# NE Aggregated Data

Preprocessing input data for a smoother upload experience of the state data to the WaDE 2.0 database.
Using geopandas to read in shp file, and coverting to WKT for ReportingUnit geometry.

Notes
- Will create 5 seperate dataframes to hold variable specific data inputs, then merge into single larger output dataframe.

In [None]:
#Needed Libararies
import os
import numpy as np
import pandas as pd
from datetime import datetime
import geopandas as gpd # the library that lets us read in shapefiles
pd.set_option('display.max_columns', 999)  # How to display all columns of a Pandas DataFrame in Jupyter Notebook

#Setting work directory, reading inputs, creating dataframe
workingDir = "C:/Users/rjame/Documents/WSWC Documents/MappingStatesDataToWaDE2.0/Nebraska/AggregatedAmounts/RawInputData"
os.chdir(workingDir)

# Water Use Data - Basin

In [None]:
#CSV input file
fileInput = "INSIGHT_FinalBasinData_20151102_input.csv"

In [None]:
df_basin = pd.read_csv(fileInput)
print(len(df_basin))
df_basin.head(3)

In [None]:
# Annual Groundwater Supply
columnList = ['in_MethodTypeCV', 
              'in_VariableSpecificCV', 
              'in_WaterSourceTypeCV', 
              'in_ReportingUnitName', 
              'in_ReportingUnitNativeID',
              'in_ReportingUnitTypeCV',
              'in_ReportYearCV',
              'in_Amount']
df_AGWS_ba = pd.DataFrame(columns=columnList, index=df_basin.index)

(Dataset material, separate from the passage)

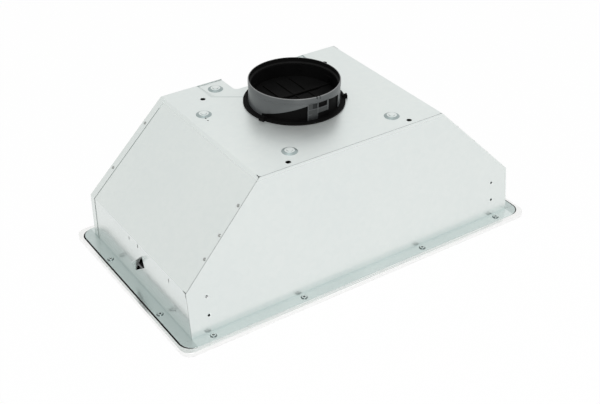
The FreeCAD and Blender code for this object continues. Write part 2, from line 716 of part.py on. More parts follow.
def make_collar_base():
    """Disc, inner wall with the flap ledge and pin bores, and the locking ears."""
    centre = Vector(0, size("collar_y"), size(TOP))
    up = Vector(0, 0, 1)
    wall_out = size("inner_radius")
    wall_in = wall_out - size("inner_wall")
    ledge_high = size("pin_height") - 3.3
    disc = size("collar_disc")
    disc_high = size("collar_disc_height")
    bead = size("collar_bead")
    skirt = -size("inner_skirt")
    high = size("inner_height")
    profile = [(wall_in, skirt), (wall_out, skirt), (wall_out, 0.05), (disc, 0.05),
               (disc, disc_high + 0.9), (disc - 1.6, disc_high + 0.9), (disc - 2.4, disc_high),
               (bead + 0.7, disc_high), (bead + 0.3, disc_high + 0.7), (bead - 0.3, disc_high + 0.7),
               (bead - 0.7, disc_high), (wall_out, disc_high), (wall_out, high), (wall_in, high),
               (wall_in, ledge_high), (wall_in - 3.2, ledge_high), (wall_in - 3.2, ledge_high - 1.6),
               (wall_in, ledge_high - 4.0)]
    solid = turned_ring(profile, centre, up)
    pin_reach = 2 * wall_out
    pin_end = centre + Vector(-wall_out, 0, size("pin_height"))
    bore = Part.makeCylinder(size("pin_radius + 0.02"), pin_reach, pin_end, Vector(1, 0, 0))
    ears = []
    for turn in (-161, -26, 86):
        ears.append(sector(disc - 3, disc + 4.5, turn - 3.2, turn + 3.2, 0.1, disc_high + 0.8))
        ears.append(sector(disc - 6, disc + 1.0, turn - 1.6, turn + 1.6, 0.1, disc_high + 4.5))
        ears.append(sector(disc + 2.2, disc + 4.5, turn - 3.2, turn + 3.2, 0.1, disc_high + 4.0))
    pads = []
    for turn in (0, 180):
        pads.append(sector(wall_in - 1.1, wall_in + 0.5, turn - 5, turn + 10, ledge_high, 28))
        pads.append(sector(wall_in - 1.1, wall_in + 0.5, turn + 46, turn + 51, 23, 26))
        pads.append(sector(wall_in - 1.1, wall_in + 0.5, turn + 118, turn + 129, 17, 20))
    hub = solid.fuse(ears + pads)
    slots = [sector(wall_in - 6, wall_in + 0.2, turn - 1.6, turn + 1.6, ledge_high - 0.2, ledge_high + 12)
             for turn in (0, 180)]
    hub = hub.cut(Part.makeCompound(slots)).cut(bore)
    keep_shape("collar_base", hub.removeSplitter())


def ramp_window(start, stop, left, right):
    """Opening from the disc up to a slanting edge: its height at the first and at the last angle."""
    radius = size("collar_radius")
    window = sector(radius - 6, radius + 6, start, stop, size("collar_disc_height") - 1, size("collar_step"))
    chord = 2 * radius * math.sin(math.radians((stop - start) / 2))
    middle = math.radians((start + stop) / 2)
    radial = Vector(math.cos(middle), math.sin(middle), 0)
    pivot = Vector(0, size("collar_y"), size(TOP) + (left + right) / 2) + radial * radius
    slab = Part.makeBox(400, 400, 100, pivot - Vector(200, 200, 100))
    slab.rotate(pivot, radial, math.degrees(math.atan2(right - left, chord)))
    return window.common(slab)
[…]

df_AGWS_ba['in_MethodTypeCV'] = "Modeled"
df_AGWS_ba['in_VariableSpecificCV'] = "Annual Groundwater Supply"
df_AGWS_ba['in_WaterSourceTypeCV'] = "Groundwater"
df_AGWS_ba['in_ReportingUnitName'] = df_basin['Basin']
df_AGWS_ba['in_ReportingUnitNativeID'] = df_basin['BasinID']
df_AGWS_ba['in_ReportingUnitTypeCV'] = "Basin"
df_AGWS_ba['in_ReportYearCV'] = df_basin['Year']
df_AGWS_ba['in_Amount'] = df_basin['GWDP_Annual']

print(len(df_AGWS_ba))
df_AGWS_ba.head(3)

In [None]:
# Annual Surface Water Supply
columnList = ['in_MethodTypeCV', 
              'in_VariableSpecificCV', 
              'in_WaterSourceTypeCV', 
              'in_ReportingUnitName', 
              'in_ReportingUnitNativeID',
              'in_ReportingUnitTypeCV',
              'in_ReportYearCV',
              'in_Amount']
df_ASWS_ba = pd.DataFrame(columns=columnList, index=df_basin.index)

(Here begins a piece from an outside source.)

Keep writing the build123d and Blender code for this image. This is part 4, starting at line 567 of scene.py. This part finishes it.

df_ASWS_ba['in_MethodTypeCV'] = "Modeled"
df_ASWS_ba['in_VariableSpecificCV'] = "Annual Surface Water Supply"
df_ASWS_ba['in_WaterSourceTypeCV'] = "Surface Water"
df_ASWS_ba['in_ReportingUnitName'] = df_basin['Basin']
df_ASWS_ba['in_ReportingUnitNativeID'] = df_basin['BasinID']
df_ASWS_ba['in_ReportingUnitTypeCV'] = "Basin"
df_ASWS_ba['in_ReportYearCV'] = df_basin['Year']
df_ASWS_ba['in_Amount'] = df_basin['SWDTotal_Annual']

print(len(df_ASWS_ba))
df_ASWS_ba.head(3)

In [None]:
# Annual Groundwater Demand
columnList = ['in_MethodTypeCV', 
              'in_VariableSpecificCV', 
              'in_WaterSourceTypeCV', 
              'in_ReportingUnitName', 
              'in_ReportingUnitNativeID',
              'in_ReportingUnitTypeCV',
              'in_ReportYearCV',
              'in_Amount']
df_AGWD_ba = pd.DataFrame(columns=columnList, index=df_basin.index)

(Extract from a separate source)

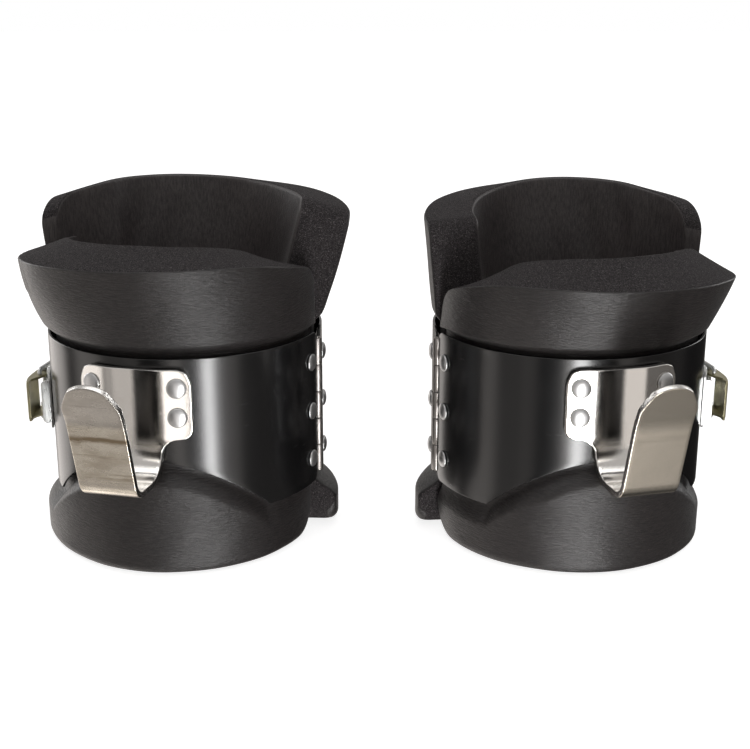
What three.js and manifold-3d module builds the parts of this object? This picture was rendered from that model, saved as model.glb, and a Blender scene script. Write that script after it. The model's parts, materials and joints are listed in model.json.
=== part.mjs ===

df_AGWD_ba['in_MethodTypeCV'] = "Modeled"
df_AGWD_ba['in_VariableSpecificCV'] = "Annual Groundwater Demand"
df_AGWD_ba['in_WaterSourceTypeCV'] = "Groundwater"
df_AGWD_ba['in_ReportingUnitName'] = df_basin['Basin']
df_AGWD_ba['in_ReportingUnitNativeID'] = df_basin['BasinID']
df_AGWD_ba['in_ReportingUnitTypeCV'] = "Basin"
df_AGWD_ba['in_ReportYearCV'] = df_basin['Year']
df_AGWD_ba['in_Amount'] = df_basin['GWCTotal_Annual']

print(len(df_AGWD_ba))
df_AGWD_ba.head(3)

In [None]:
# Annual Surface Water Demand
columnList = ['in_MethodTypeCV', 
              'in_VariableSpecificCV', 
              'in_WaterSourceTypeCV', 
              'in_ReportingUnitName', 
              'in_ReportingUnitNativeID',
              'in_ReportingUnitTypeCV',
              'in_ReportYearCV',
              'in_Amount']
df_ASWD_ba = pd.DataFrame(columns=columnList, index=df_basin.index)

df_ASWD_ba['in_MethodTypeCV'] = "Modeled"
df_ASWD_ba['in_VariableSpecificCV'] = "Annual Surface Water Demand"
df_ASWD_ba['in_WaterSourceTypeCV'] = "Surface Water"
df_ASWD_ba['in_ReportingUnitName'] = df_basin['Basin']
df_ASWD_ba['in_ReportingUnitNativeID'] = df_basin['BasinID']
df_ASWD_ba['in_ReportingUnitTypeCV'] = "Basin"
df_ASWD_ba['in_ReportYearCV'] = df_basin['Year']
df_ASWD_ba['in_Amount'] = df_basin['SWDemandTotal_Annual']

print(len(df_ASWD_ba))
df_ASWD_ba.head(3)

In [None]:
# Total Non-Consumptive Demand
columnList = ['in_MethodTypeCV', 
              'in_VariableSpecificCV', 
              'in_WaterSourceTypeCV', 
              'in_ReportingUnitName', 
              'in_ReportingUnitNativeID',
              'in_ReportingUnitTypeCV',
              'in_ReportYearCV',
              'in_Amount']
df_TNCD_ba = pd.DataFrame(columns=columnList, index=df_basin.index)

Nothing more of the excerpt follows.